§ **WHAT IS ASKED**
Quote exactly and only this range of lines in the data below: the line that holds "the whole outline." to the line that holds "return high - low", both included.

§ **DATA SECTION**
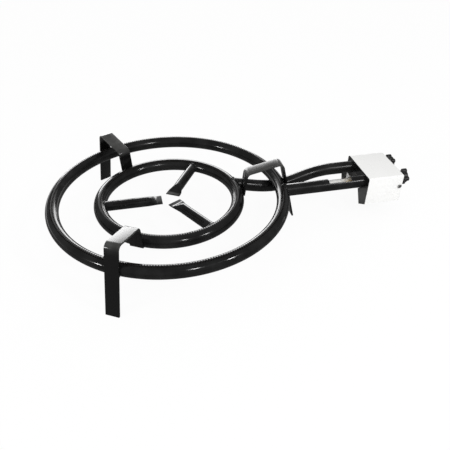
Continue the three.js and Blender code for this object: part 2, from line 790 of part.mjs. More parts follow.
// A pan head screw along +X, its head's seat at x = 0 and its shank before it.
function screwProfile(radius, length, headRadius, headLength) {
  return [
    [0, -length], [radius, -length], [radius, 0], [headRadius, 0],
    [headRadius, headLength * screwRimShare], [headRadius * screwCrownShare, headLength],
    [0, headLength],
  ];
}

function coverScrew(side) {
  const geometry = turned(screwProfile(coverScrewRadius, coverScrewLength, coverScrewHeadRadius,
    coverScrewHeadLength), smallSides);
  geometry.rotateZ(side * Math.PI / 2);
  const seat = side * coverWidth / 2;
  return geometry.translate(coverEnd - coverScrewInset, seat, ringHeight - coverScrewDrop);
}

function bonnetScrew(y) {
  const geometry = turned(screwProfile(bonnetScrewRadius, bonnetScrewLength, bonnetScrewHeadRadius,
    bonnetScrewHeadLength), smallSides);
  return geometry.translate(bracketEnd, y, ringHeight);
}

// Assembly.

const burner = new THREE.Group();

function place(name, geometry, material, { angle = 0, height = 0 } = {}) {
  const mesh = new THREE.Mesh(geometry, material);
  mesh.name = name;
  mesh.rotation.z = angle;
  mesh.position.z = height;
  burner.add(mesh);
}

place('outer_ring', outerRing(), enamel(), { height: ringHeight });
place('inner_ring', innerRing(), enamel(), { height: innerHeight });
spokeAngles.forEach((angle, i) => {
  place(`spoke_${i + 1}`, spoke(), enamel(), { angle, height: innerHeight });
});
['handle', 'far', 'near'].forEach((side, i) => {
  place(`support_${side}`, support(), enamel(), { angle: i * 2 * Math.PI / 3 });
});
place('feed_tube_outer', outerFeed(), enamel());
place('feed_tube_inner', innerFeed(), enamel());
place('tube_plate', tubePlate(), enamel());
place('cover', cover(), sheet());
place('tap_bracket', tapBracket(), zinc());
place('gas_rail', rail(), zinc());
place('rail_plug', railPlug(), brass());
place('hose_nozzle', hoseNozzle(), brass());
for (const [side, y, turn] of [['near', nearY, nearKnobTurn], ['far', farY, farKnobTurn]]) {
  place(`tap_body_${side}`, tapBody(y), brass());
  place(`tap_plug_${side}`, tapPlug(y), brass());
  place(`tap_bonnet_${side}`, bonnet(y), brass());
  place(`injector_${side}`, injector(y), brass());
  place(`spindle_${side}`, spindle(y), steel());
  place(`knob_${side}`, knob(y, turn), plastic());
  bonnetScrewPlaces(y).forEach((screwY, i) => {
    place(`bonnet_screw_${side}_${i + 1}`, bonnetScrew(screwY), steel());
  });
}
place('cover_screw_near', coverScrew(-1), steel());
place('cover_screw_far', coverScrew(1), steel());

// The origin lies on the floor under the middle of the whole outline.
burner.position.x = -(knobEnd - outerRingDiameter / 2) / 2;

export default burner;
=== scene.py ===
import math

import bpy
from bpy.props import FloatProperty, FloatVectorProperty, PointerProperty
from mathutils import Matrix, Vector


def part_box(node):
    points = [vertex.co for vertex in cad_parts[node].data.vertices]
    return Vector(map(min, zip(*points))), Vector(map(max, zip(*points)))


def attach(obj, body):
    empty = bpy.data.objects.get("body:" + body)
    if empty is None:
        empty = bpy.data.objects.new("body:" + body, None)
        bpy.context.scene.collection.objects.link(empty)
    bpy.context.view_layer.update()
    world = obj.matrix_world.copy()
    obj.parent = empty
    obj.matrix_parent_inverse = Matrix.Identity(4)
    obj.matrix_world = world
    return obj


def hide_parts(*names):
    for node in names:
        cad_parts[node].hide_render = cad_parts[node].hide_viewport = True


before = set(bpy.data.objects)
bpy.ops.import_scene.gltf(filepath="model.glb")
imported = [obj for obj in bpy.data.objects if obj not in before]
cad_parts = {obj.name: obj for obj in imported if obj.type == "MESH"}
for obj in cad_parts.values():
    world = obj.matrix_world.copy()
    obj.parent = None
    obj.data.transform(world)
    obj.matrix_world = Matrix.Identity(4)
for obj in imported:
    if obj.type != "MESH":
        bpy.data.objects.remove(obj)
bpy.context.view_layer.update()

# Twin ring gas burner for wide shallow pans: two perforated tube rings on three bent
# supports, two feed tubes with air windows, and two taps under a folded sheet cover.

bl_info = {
    "name": "Twin Ring Pan Burner",
    "version": (1, 0, 0),
    "blender": (4, 5, 0),
    "location": "3D View > Sidebar > Burner",
    "description": "Makes the pieces of a twin ring pan burner and the studio round it",
    "category": "Object",
}

BODY = "burner"
SIDES = ("near", "far")


def middle(node):
    """The centre of a CAD node's box."""
    low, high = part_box(node)
    return (low + high) / 2


def extent(node):
    """The size of a CAD node's box."""
    low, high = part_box(node)
    return high - low


RING_MIDDLE = middle("outer_ring")
INNER_MIDDLE = middle("inner_ring")
TUBE_RADIUS = extent("outer_ring").z / 2
OUTER_RADIUS = extent("outer_ring").y / 2 - TUBE_RADIUS
INNER_RADIUS = extent("inner_ring").y / 2 - TUBE_RADIUS
TUBE_HEIGHT = middle("feed_tube_outer").z
TUBE_Y = {side: middle(f"spindle_{side}").y for side in SIDES}
FEED_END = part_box("feed_tube_outer")[1].x
COVER_LOW, COVER_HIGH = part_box("cover")
PLATE_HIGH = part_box("tube_plate")[1]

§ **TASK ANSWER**
// The origin lies on the floor under the middle of the whole outline.
burner.position.x = -(knobEnd - outerRingDiameter / 2) / 2;

export default burner;
=== scene.py ===
import math

import bpy
from bpy.props import FloatProperty, FloatVectorProperty, PointerProperty
from mathutils import Matrix, Vector


def part_box(node):
    points = [vertex.co for vertex in cad_parts[node].data.vertices]
    return Vector(map(min, zip(*points))), Vector(map(max, zip(*points)))


def attach(obj, body):
    empty = bpy.data.objects.get("body:" + body)
    if empty is None:
        empty = bpy.data.objects.new("body:" + body, None)
        bpy.context.scene.collection.objects.link(empty)
    bpy.context.view_layer.update()
    world = obj.matrix_world.copy()
    obj.parent = empty
    obj.matrix_parent_inverse = Matrix.Identity(4)
    obj.matrix_world = world
    return obj


def hide_parts(*names):
    for node in names:
        cad_parts[node].hide_render = cad_parts[node].hide_viewport = True


before = set(bpy.data.objects)
bpy.ops.import_scene.gltf(filepath="model.glb")
imported = [obj for obj in bpy.data.objects if obj not in before]
cad_parts = {obj.name: obj for obj in imported if obj.type == "MESH"}
for obj in cad_parts.values():
    world = obj.matrix_world.copy()
    obj.parent = None
    obj.data.transform(world)
    obj.matrix_world = Matrix.Identity(4)
for obj in imported:
    if obj.type != "MESH":
        bpy.data.objects.remove(obj)
bpy.context.view_layer.update()

# Twin ring gas burner for wide shallow pans: two perforated tube rings on three bent
# supports, two feed tubes with air windows, and two taps under a folded sheet cover.

bl_info = {
    "name": "Twin Ring Pan Burner",
    "version": (1, 0, 0),
    "blender": (4, 5, 0),
    "location": "3D View > Sidebar > Burner",
    "description": "Makes the pieces of a twin ring pan burner and the studio round it",
    "category": "Object",
}

BODY = "burner"
SIDES = ("near", "far")


def middle(node):
    """The centre of a CAD node's box."""
    low, high = part_box(node)
    return (low + high) / 2


def extent(node):
    """The size of a CAD node's box."""
    low, high = part_box(node)
    return high - low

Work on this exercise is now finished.